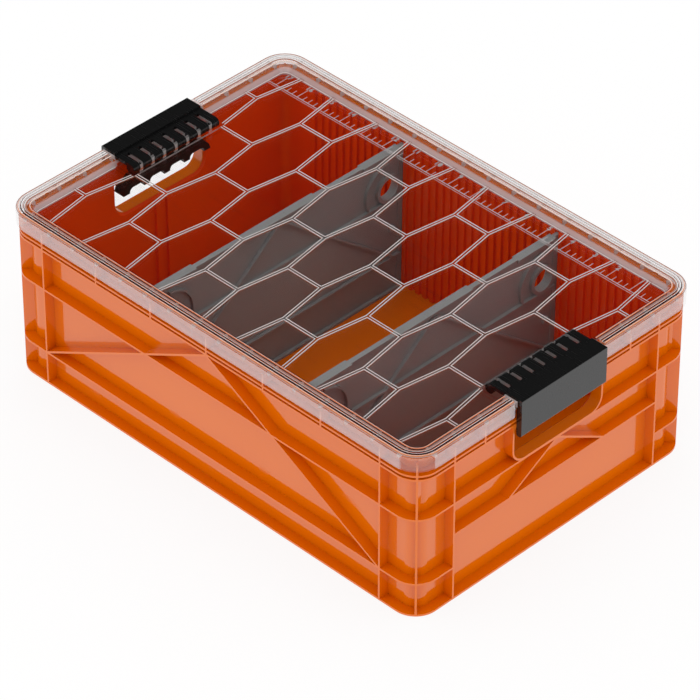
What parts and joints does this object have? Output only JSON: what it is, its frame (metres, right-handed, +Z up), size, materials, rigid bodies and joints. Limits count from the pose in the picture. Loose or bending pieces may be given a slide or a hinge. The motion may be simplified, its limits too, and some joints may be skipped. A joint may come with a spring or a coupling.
{
  "type": "storage crate",
  "caption": "Ribbed plastic storage crate with a clear lid, hinged snap latches, hand holes with finger grips and lift-out dividers in slots.",
  "frame": {"origin": "middle of the closed crate's footprint, on the surface it stands on", "axes": "+X along the crate's long side towards the right carrying end, +Y across it, +Z up"},
  "size_m": [0.4826, 0.3236, 0.1648],
  "materials": {
    "crate_plastic": "glossy moulded orange plastic",
    "clear_plastic": "clear glossy moulded plastic",
    "latch_plastic": "black satin plastic",
    "pin_plastic": "black satin plastic rod",
    "grip_plastic": "black satin plastic",
    "divider_plastic": "grey satin plastic"
  },
  "bodies": {
    "crate": {"crate_body": "crate_plastic", "handle_grip_left": "grip_plastic", "handle_grip_right": "grip_plastic"},
    "lid": {"lid": "clear_plastic", "latch_pin_left": "pin_plastic", "latch_pin_right": "pin_plastic"},
    "latch_left": {"latch_left": "latch_plastic"},
    "latch_right": {"latch_right": "latch_plastic"},
    "divider_left": {"divider_left": "divider_plastic"},
    "divider_right": {"divider_right": "divider_plastic"}
  },
  "joints": [
    {"name": "lid_lift", "type": "slide", "parent": "crate", "child": "lid", "axis": [0, 0, 1], "range_m": [0, 0.32]},
    {"name": "latch_left_hinge", "type": "hinge", "parent": "lid", "child": "latch_left", "pos_m": [-0.206, 0, 0.1583], "axis": [0, 1, 0], "range_deg": [0, 110]},
    {"name": "latch_right_hinge", "type": "hinge", "parent": "lid", "child": "latch_right", "pos_m": [0.206, 0, 0.1583], "axis": [0, -1, 0], "range_deg": [0, 110]},
    {"name": "divider_left_lift", "type": "slide", "parent": "crate", "child": "divider_left", "axis": [0, 0, 1], "range_m": [0, 0.16]},
    {"name": "divider_right_lift", "type": "slide", "parent": "crate", "child": "divider_right", "axis": [0, 0, 1], "range_m": [0, 0.16]}
  ],
  "couplings": [
    {"joint": "divider_left_lift", "follows": "lid_lift", "ratio": 0.5},
    {"joint": "divider_right_lift", "follows": "lid_lift", "ratio": 0.5}
  ]
}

SHORT EXERCISE:
Every line above should be written out again exactly as it stands.

TASK RESULT:
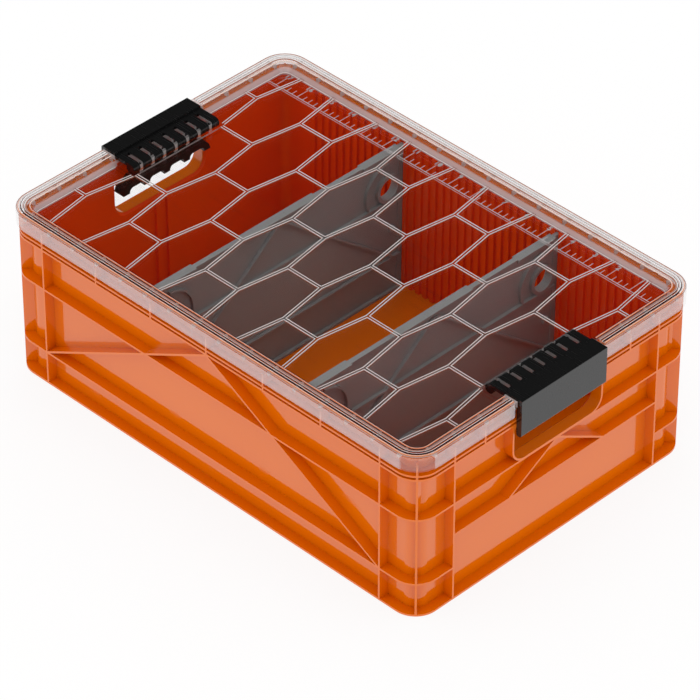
What parts and joints does this object have? Output only JSON: what it is, its frame (metres, right-handed, +Z up), size, materials, rigid bodies and joints. Limits count from the pose in the picture. Loose or bending pieces may be given a slide or a hinge. The motion may be simplified, its limits too, and some joints may be skipped. A joint may come with a spring or a coupling.
{
  "type": "storage crate",
  "caption": "Ribbed plastic storage crate with a clear lid, hinged snap latches, hand holes with finger grips and lift-out dividers in slots.",
  "frame": {"origin": "middle of the closed crate's footprint, on the surface it stands on", "axes": "+X along the crate's long side towards the right carrying end, +Y across it, +Z up"},
  "size_m": [0.4826, 0.3236, 0.1648],
  "materials": {
    "crate_plastic": "glossy moulded orange plastic",
    "clear_plastic": "clear glossy moulded plastic",
    "latch_plastic": "black satin plastic",
    "pin_plastic": "black satin plastic rod",
    "grip_plastic": "black satin plastic",
    "divider_plastic": "grey satin plastic"
  },
  "bodies": {
    "crate": {"crate_body": "crate_plastic", "handle_grip_left": "grip_plastic", "handle_grip_right": "grip_plastic"},
    "lid": {"lid": "clear_plastic", "latch_pin_left": "pin_plastic", "latch_pin_right": "pin_plastic"},
    "latch_left": {"latch_left": "latch_plastic"},
    "latch_right": {"latch_right": "latch_plastic"},
    "divider_left": {"divider_left": "divider_plastic"},
    "divider_right": {"divider_right": "divider_plastic"}
  },
  "joints": [
    {"name": "lid_lift", "type": "slide", "parent": "crate", "child": "lid", "axis": [0, 0, 1], "range_m": [0, 0.32]},
    {"name": "latch_left_hinge", "type": "hinge", "parent": "lid", "child": "latch_left", "pos_m": [-0.206, 0, 0.1583], "axis": [0, 1, 0], "range_deg": [0, 110]},
    {"name": "latch_right_hinge", "type": "hinge", "parent": "lid", "child": "latch_right", "pos_m": [0.206, 0, 0.1583], "axis": [0, -1, 0], "range_deg": [0, 110]},
    {"name": "divider_left_lift", "type": "slide", "parent": "crate", "child": "divider_left", "axis": [0, 0, 1], "range_m": [0, 0.16]},
    {"name": "divider_right_lift", "type": "slide", "parent": "crate", "child": "divider_right", "axis": [0, 0, 1], "range_m": [0, 0.16]}
  ],
  "couplings": [
    {"joint": "divider_left_lift", "follows": "lid_lift", "ratio": 0.5},
    {"joint": "divider_right_lift", "follows": "lid_lift", "ratio": 0.5}
  ]
}